Honest answer on cost: it depends, and any supplier quoting a flat figure before knowing the brief is guessing. Price on a serious bronze tracks the material volume, the scale, the complexity of the modeling, the patina work, any engineering for water or wind load, plus crating and installation. A small animal and a monumental rearing elephant are not in the same conversation. The right move is to set your scale and subject, then ask for a tailored quote against that brief.

Commissioning is the norm at this end of the market, not a luxury add-on. A typical bespoke route runs: brief and reference images, a maquette or scaled drawing for sign-off, clay modeling, mold making, foundry casting, then patina and finishing. Lead times reflect the real handwork involved, so plan around your landscaping schedule rather than against it. If a piece is feeding a fountain, settle the plumbing and reservoir design before casting, not after.

Delivery for large bronze is a logistics exercise. Confirm the access route, gate widths, ground bearing and lifting plan early. Most of our international shipments live or die on that site survey, so the more you tell us about the approach and final position, the smoother the install day runs.

How Giant Sculptures Helps With Bespoke Bronze Projects

We make and ship large-scale bronze worldwide, and most of our work is either scaled up from an existing model or commissioned from scratch. That means you can change a pose, adjust a height, specify a patina tone, or develop a subject that does not exist yet. We have shipped monumental elephants, stag groups and figurative bronzes to private gardens and commercial sites, and the projects that go best are the ones where scale, base and access are agreed before the foundry starts.

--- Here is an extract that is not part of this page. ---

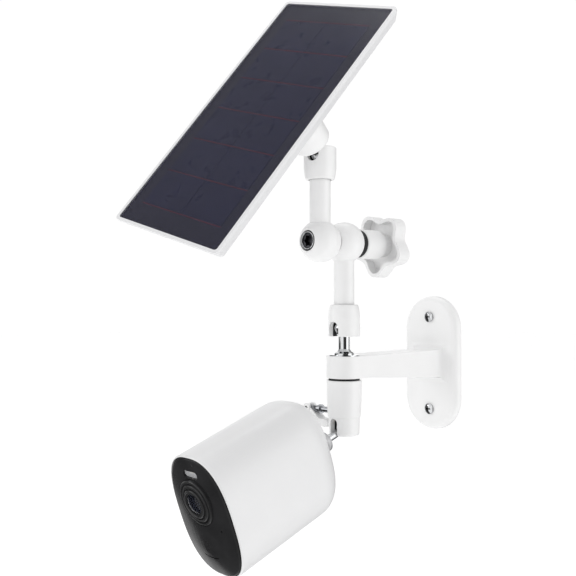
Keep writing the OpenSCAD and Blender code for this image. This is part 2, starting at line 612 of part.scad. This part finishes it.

If you are weighing up a piece for a specific spot, send us the dimensions of the space, a photo of the position, and a sense of the mood you want. We will tell you honestly whether to size up, where the piece will read best, and what the patina will do over time.

FAQs

How much do bronze garden statues cost?
There is no flat price for cast bronze. Cost depends on the size, the volume of metal, how detailed the modeling is, the patina and finishing, any engineering for water or wind load, plus crating and installation. A small animal sits in a very different bracket from a monumental life-size piece. Set your subject and scale, then request a tailored quote against that brief.
How do you antique a garden statue to look bronzed?
On genuine bronze, the bronzed look is a patina: a chemical coloring applied at the foundry, then sealed with wax or lacquer for outdoor protection. On other metals, people sometimes fake it with layered paints and glazes followed by a clear sealer. The painted approach can look convincing at first but does not weather like real bronze and needs more upkeep, so it is best treated as a temporary effect rather than a long-term finish.
Who sculpted the bronze garden statues at Linden Place?
Attributions for specific historic estate pieces like those at Linden Place are best confirmed with the property's own archive or curatorial team, as records vary and we would rather not state an attribution we cannot verify. If you admire a particular historic style, send us images and we can develop a bespoke bronze in a sympathetic vein for your own garden.
Do bronze garden statues need much maintenance outdoors?
Less than most materials. An annual wash with clean water and a mild non-ionic cleaner, then a fresh coat of microcrystalline wax once or twice a year, keeps the patina stable and the surface protected. Avoid abrasive pads and harsh chemicals. In coastal or heavily polluted air, expect to wax a little more often.